_Stated exercise_:
Look for the string "materials" in the lines and copy each line that has it.
--- Given material ---
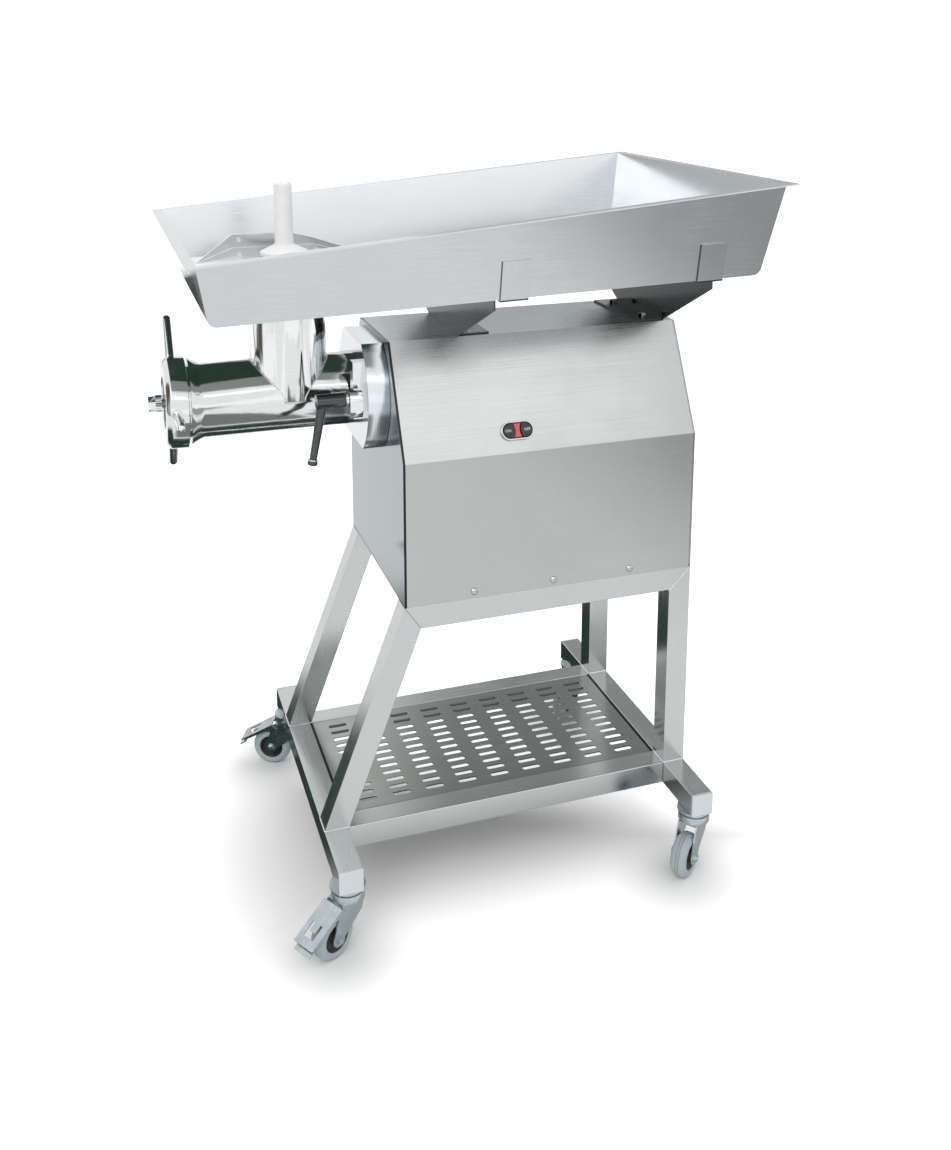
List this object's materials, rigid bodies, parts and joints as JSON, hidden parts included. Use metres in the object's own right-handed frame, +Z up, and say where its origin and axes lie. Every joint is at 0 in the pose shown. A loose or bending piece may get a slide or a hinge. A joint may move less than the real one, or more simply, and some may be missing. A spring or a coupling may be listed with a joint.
{
  "type": "meat grinder",
  "caption": "Floor-standing electric meat grinder: castered tube stand with shelf, sloped motor cabinet, clamped barrel head with ring nut, feed pan with guard, pusher.",
  "frame": {"origin": "middle of the bounding box on the floor", "axes": "+Z up from the floor, +X from the head outlet towards the cabinet and the high end of the pan, -Y the side with the switch and clamp lever"},
  "size_m": [0.984, 0.6592, 1.2075],
  "materials": {
    "stainless_tube": "fine satin stainless steel",
    "shelf_steel": "dark brushed stainless steel",
    "cover_steel": "warm light satin stainless steel",
    "polished_wall": "polished stainless steel",
    "bright_steel": "bright polished steel",
    "turned_steel": "turned stainless steel",
    "polished_head": "mirror polished stainless steel",
    "tool_steel": "ground tool steel",
    "pan_steel": "horizontally brushed stainless sheet",
    "zinc_steel": "bright zinc plated pressed steel",
    "wheel_centre": "black polypropylene",
    "tyre_rubber": "light blue-grey non-marking rubber",
    "black_plastic": "black plastic",
    "button_plastic": "dark grey plastic",
    "red_lens": "clear red lens",
    "lever_enamel": "gloss black enamel",
    "white_nylon": "white nylon",
    "motor_paint": "grey-blue enamel on ribbed aluminium",
    "cast_aluminium": "cast aluminium",
    "gear_steel": "machined steel",
    "bearing_steel": "ground bearing steel",
    "seal_rubber": "black nitrile rubber"
  },
  "bodies": {
    "stand": {"cross_rails": "stainless_tube", "base_long_rails": "stainless_tube", "legs": "stainless_tube", "top_long_rails": "stainless_tube", "top_cross_rails": "stainless_tube", "rail_end_plates": "stainless_tube", "shelf_plate": "shelf_steel", "cabinet_cover": "cover_steel", "left_wall": "polished_wall", "right_wall": "polished_wall", "base_plate": "cover_steel", "cover_screws": "bright_steel", "cable_gland": "black_plastic", "motor_body": "motor_paint", "gearbox_case": "cast_aluminium", "shaft_bearings": "bearing_steel", "oil_seal": "seal_rubber", "control_box": "black_plastic", "switch_bezel": "bright_steel", "switch_body": "black_plastic", "pilot_lens": "red_lens", "mount_disc": "turned_steel", "clamp_block": "bright_steel", "grinding_head": "polished_head", "pan_brackets": "pan_steel", "bracket_bolts": "bright_steel", "caster_tops": "zinc_steel"},
    "drive": {"output_shaft": "gear_steel", "output_gear": "gear_steel", "auger": "polished_head", "auger_pin": "tool_steel", "knife": "tool_steel", "stud_nut": "bright_steel"},
    "middle_shaft": {"middle_gear": "gear_steel"},
    "motor_shaft": {"motor_rotor": "gear_steel", "motor_fan": "black_plastic", "motor_pinion": "gear_steel"},
    "plate": {"hole_plate": "tool_steel"},
    "nut": {"ring_nut": "polished_head", "nut_handles": "polished_head"},
    "pan": {"feed_pan": "pan_steel", "pan_guard": "pan_steel"},
    "pusher": {"pusher": "white_nylon"},
    "lever": {"clamp_lever": "lever_enamel"},
    "start": {"start_button": "button_plastic"},
    "stop": {"stop_button": "button_plastic"},
    "front_left_swivel": {"front_left_fork": "zinc_steel"},
    "front_left_wheel": {"front_left_hub": "wheel_centre", "front_left_tyre": "tyre_rubber"},
    "front_right_swivel": {"front_right_fork": "zinc_steel"},
    "front_right_wheel": {"front_right_hub": "wheel_centre", "front_right_tyre": "tyre_rubber"},
    "back_left_swivel": {"back_left_fork": "zinc_steel"},
    "back_left_wheel": {"back_left_hub": "wheel_centre", "back_left_tyre": "tyre_rubber"},
    "back_right_swivel": {"back_right_fork": "zinc_steel"},
    "back_right_wheel": {"back_right_hub": "wheel_centre", "back_right_tyre": "tyre_rubber"},
    "front_left_brake": {"front_left_pedal": "zinc_steel"},
    "back_left_brake": {"back_left_pedal": "zinc_steel"}
  },
  "joints": [
    {"name": "drive_spin", "type": "hinge", "parent": "stand", "child": "drive", "pos_m": [-0.259, 0.00262, 0.851], "axis": [1, 0, 0], "continuous": true},
    {"name": "middle_spin", "type": "hinge", "parent": "stand", "child": "middle_shaft", "pos_m": [-0.059, 0.00262, 0.755], "axis": [1, 0, 0], "continuous": true},
    {"name": "motor_spin", "type": "hinge", "parent": "stand", "child": "motor_shaft", "pos_m": [0.141, 0.00262, 0.68], "axis": [1, 0, 0], "continuous": true},
    {"name": "plate_slide", "type": "slide", "parent": "stand", "child": "plate", "axis": [-1, 0, 0], "range_m": [0, 0.008]},
    {"name": "ring_nut_turn", "type": "hinge", "parent": "plate", "child": "nut", "pos_m": [-0.449, 0.00262, 0.851], "axis": [1, 0, 0], "range_deg": [0, 720]},
    {"name": "pan_lift", "type": "slide", "parent": "stand", "child": "pan", "axis": [0, 0, 1], "range_m": [0, 0.1]},
    {"name": "pusher_lift", "type": "slide", "parent": "pan", "child": "pusher", "axis": [0, 0, 1], "range_m": [0, 0.2]},
    {"name": "clamp_swing", "type": "hinge", "parent": "stand", "child": "lever", "pos_m": [-0.209, -0.09738, 0.859], "axis": [1, 0, 0], "range_deg": [-180, 20]},
    {"name": "start_press", "type": "slide", "parent": "stand", "child": "start", "axis": [0, 0.8964, -0.4432], "range_m": [0, 0.0025], "stiffness_N_per_m": 300, "springref_m": -0.003},
    {"name": "stop_press", "type": "slide", "parent": "stand", "child": "stop", "axis": [0, 0.8964, -0.4432], "range_m": [0, 0.0025], "stiffness_N_per_m": 300, "springref_m": -0.003},
    {"name": "front_left_swivel_turn", "type": "hinge", "parent": "stand", "child": "front_left_swivel", "pos_m": [-0.239, -0.26338, 0.09], "axis": [0, 0, 1], "continuous": true},
    {"name": "front_left_roll", "type": "hinge", "parent": "front_left_swivel", "child": "front_left_wheel", "pos_m": [-0.27018, -0.28138, 0.0375], "axis": [0.5, -0.866, 0], "continuous": true},
    {"name": "front_left_brake_press", "type": "hinge", "parent": "front_left_swivel", "child": "front_left_brake", "pos_m": [-0.26325, -0.27738, 0.082], "axis": [0.5, -0.866, 0], "range_deg": [0, 6]},
    {"name": "front_right_swivel_turn", "type": "hinge", "parent": "stand", "child": "front_right_swivel", "pos_m": [0.381, -0.26338, 0.09], "axis": [0, 0, 1], "continuous": true},
    {"name": "front_right_roll", "type": "hinge", "parent": "front_right_swivel", "child": "front_right_wheel", "pos_m": [0.35302, -0.28604, 0.0375], "axis": [0.6293, -0.7771, 0], "continuous": true},
    {"name": "back_left_swivel_turn", "type": "hinge", "parent": "stand", "child": "back_left_swivel", "pos_m": [-0.239, 0.26862, 0.09], "axis": [0, 0, 1], "continuous": true},
    {"name": "back_left_roll", "type": "hinge", "parent": "back_left_swivel", "child": "back_left_wheel", "pos_m": [-0.27136, 0.2844, 0.0375], "axis": [-0.4384, -0.8988, 0], "continuous": true},
    {"name": "back_left_brake_press", "type": "hinge", "parent": "back_left_swivel", "child": "back_left_brake", "pos_m": [-0.26417, 0.28089, 0.082], "axis": [-0.4384, -0.8988, 0], "range_deg": [0, 6]},
    {"name": "back_right_swivel_turn", "type": "hinge", "parent": "stand", "child": "back_right_swivel", "pos_m": [0.381, 0.26862, 0.09], "axis": [0, 0, 1], "continuous": true},
    {"name": "back_right_roll", "type": "hinge", "parent": "back_right_swivel", "child": "back_right_wheel", "pos_m": [0.35225, 0.24695, 0.0375], "axis": [0.6018, -0.7986, 0], "continuous": true}
  ],
  "couplings": [
    {"joint": "middle_spin", "follows": "drive_spin", "ratio": -3},
    {"joint": "motor_spin", "follows": "drive_spin", "ratio": 9},
    {"joint": "plate_slide", "follows": "ring_nut_turn", "m_per_rad": 0.00063662}
  ]
}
---
_Task output_:
List this object's materials, rigid bodies, parts and joints as JSON, hidden parts included. Use metres in the object's own right-handed frame, +Z up, and say where its origin and axes lie. Every joint is at 0 in the pose shown. A loose or bending piece may get a slide or a hinge. A joint may move less than the real one, or more simply, and some may be missing. A spring or a coupling may be listed with a joint.
  "materials": {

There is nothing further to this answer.